The director was a stocky bald man with a serious expression. He didn’t even smile as he shook my hand. I handed him my resume and cover letter and took a seat in the leather chair in front of his over-sized desk. He briefly introduced himself, before beginning the questions. I noticed he didn’t have a booklet of set questions like the woman at the UTS interview.
“You say, ‘Excellent classroom management skills,’ how?” He asked squinting to see the words on my resume. Whoa. That wasn’t how English worked. I was taken by surprise a bit, and then instantly felt bad about it. It was obvious he wasn’t a native English speaker. It was actually pretty amazing that he was running an international school. That’s what Canada should be like.
“Well -” I began to answer, but was cut off by the secretary storming back into the office.
She looked at me and said, “can you wait outside please?”
“Okay,” I said obediently standing up.
“No. Sit.” The director ordered. I hesitated, not knowing what to do. The director started yelling at the secretary in Korean, and she yelled back. I stood there awkwardly, trying to keep a polite smile on my face to show that I was totally okay with this unexpected interruption.
“What time was your interview?” He demanded.
“2:00pm.” I replied.
He checked his watch. 1:52. “Can you wait outside? There is a mother of a student here to speak to me urgently.”
“Sure,” I nodded agreeably. I picked up my purse and the secretary lead me to a room outside the office while a mother and her son walked past me, into the office. I tried not to be too weirded out by the way the interview was going so far. It wasn’t so bad. Plus, I was going to get a fresh start in just a few minutes.
I noticed a bookshelf in the room outside of the office. I was confused and intrigued by the variety of books on this shelf. They were mostly Korean children’s books, sprinkled with some Chicken Soup for the Soul, The Torrah and one particular English children’s picture book that stood out to me.
It was about a young Mexican girl living in the United States that was proud of being able to translate for her Spanish speaking grandmother in various situations, like on the bus, at the grocery store, or at the doctor’s office.
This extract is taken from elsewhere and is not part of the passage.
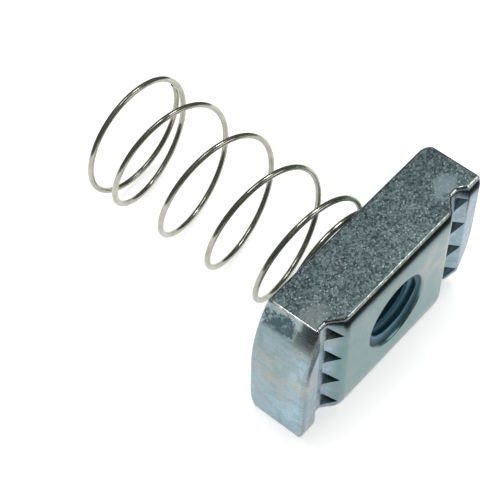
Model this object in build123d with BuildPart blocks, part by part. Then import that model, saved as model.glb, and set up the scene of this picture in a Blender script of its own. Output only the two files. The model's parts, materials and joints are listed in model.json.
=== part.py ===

I took this book as a sign. It narrated my childhood. When he asked me why I wanted to be an ESL teacher, I would reference this book. My whole life, I had been my grandparents’ personal translator, and I loved every minute of it. I wanted to help as many newcomers with English as possible. I wanted to empower these people to live in Canada as happily as my grandparents did.
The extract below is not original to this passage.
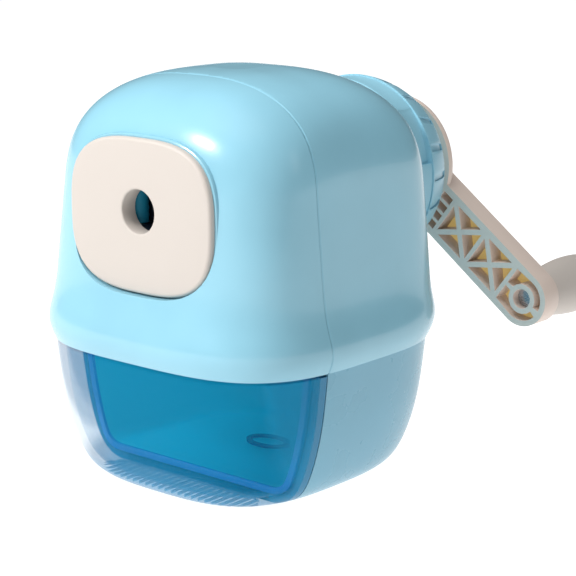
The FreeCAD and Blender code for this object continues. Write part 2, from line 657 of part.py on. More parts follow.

Soon, the mother and son left, the director and I made eye contact through the crack before the door slammed shut. He didn’t come to get me. I didn’t let myself back in. A few seconds later, down the hall, I heard the secretary’s phone go off. She quickly came back and reescorted me back into the office. It was really awkward. Once I settled back into the chair, it got worse.
“Sorry for that interruption,” the director said shaking his head. “The Somalis. They’re full of problems. Always.”
On instinct, I began to nod and stopped half way through as my brain processed his words. Wait, what had he said? Was he being racist? He couldn’t be. Maybe he had said this particular family’s last name. He did have a thick accent. It would still be inappropriate to complain to me about any of his students, though. Maybe he was just stressed. I’d lost track of what my face was doing, as I tried to figure out what to say next. I must have been frowning because he continued to talking. “But you must be Canadian born, right?”
“Yes, absolutely.” I answered, feeling a bit better. Now I could tell him about how I was only first generation Canadian, and I wanted to help new immigrants.
“Then you probably don’t even see colour.” He rolled his eyes. It was the first time I’d even heard the expression, but I was pretty sure it wasn’t meant to be used insultingly, in the way that he has just hurled it at me. Maybe I just misunderstood his tone.
“I definitely don’t,” I kind of agreed. “Everyone is created equa-”
“Let me tell you,” he interrupted, annoyed. “This school used to be grade 1 to grade 12. Elementary and high school. I had to close the elementary school because of the Somalis! We had too many Somalis enrolling! Those people, always, always have problems.”
I tried to compose myself. This man, the owner of an international school, was being audaciously racist while interviewing a potential English as a Second Language Teacher. What the hell?! I should have gotten up and walked right out, but I was way too scared. I was glued to my seat.
“You are not OCT?” He asked, disgust dripping from his voice as he returned his attention to my resume. My cheeks turned red.
“No…” I said slowly. I had read the job posting for the school very carefully because most private high schools did require teachers to be a part of the Ontario College of Teachers. That was the college teachers had to attend if they wanted to teach children or teenagers, usually through the public school system. I was certified to teach teenagers and adults, through government funded Adult Education classes, in private schools and in colleges and universities. I figured the job posting didn’t ask for OCT teachers because there was a language school portion of the high school, which is where I imagined I would teach. I was fully certified to do that. “I have my Teaching English as a Second Language certificate. I’m an ESL teacher.”
“I can’t hire you.” He said matter-of-factly. Then why had he called me in for an interview? I had sent him my cover letter and resume ahead of time, precisely so he could look over it and decide if I met his qualifications and deserved an interview. I had in no way misrepresented myself. Before I could defend myself, he added, “you’d make no money here. I can’t hire only an ESL teacher. I need someone to teach both English and high school courses. I only have 35 students.”
35 students?! It suddenly occurred to me that applying for jobs at private schools was a lot like online dating. Any private school could easily misrepresent themselves online, and a poor naive applicant would have no idea what they’re getting themselves into until they’re caught in this uncomfortable state of affairs. 35 students wasn’t the size of a school, that was the size of a class! That was certainly not what was portrayed on the school website. That was ridiculous. I was glad he couldn’t hire me, now. I didn’t want to work there anymore.
“And you have no experience.” He informed me, waving my resume at me.
Enough was enough. I became uncharacteristically defensive. “I graduated in June. I worked as an ESL teacher all of July and August in a summer program. I also did extensive work in my practicum, and I’m volunteering at two different places.”
He smirked, the most condescending kind of smirk. “That’s not experience.”
“Okay. Thank you for your time.” I said, grabbing my purse and ushering myself out of the office.
Two weeks later, I found myself on the phone politely declining his gracious offer to join his team at King’s Collegiate.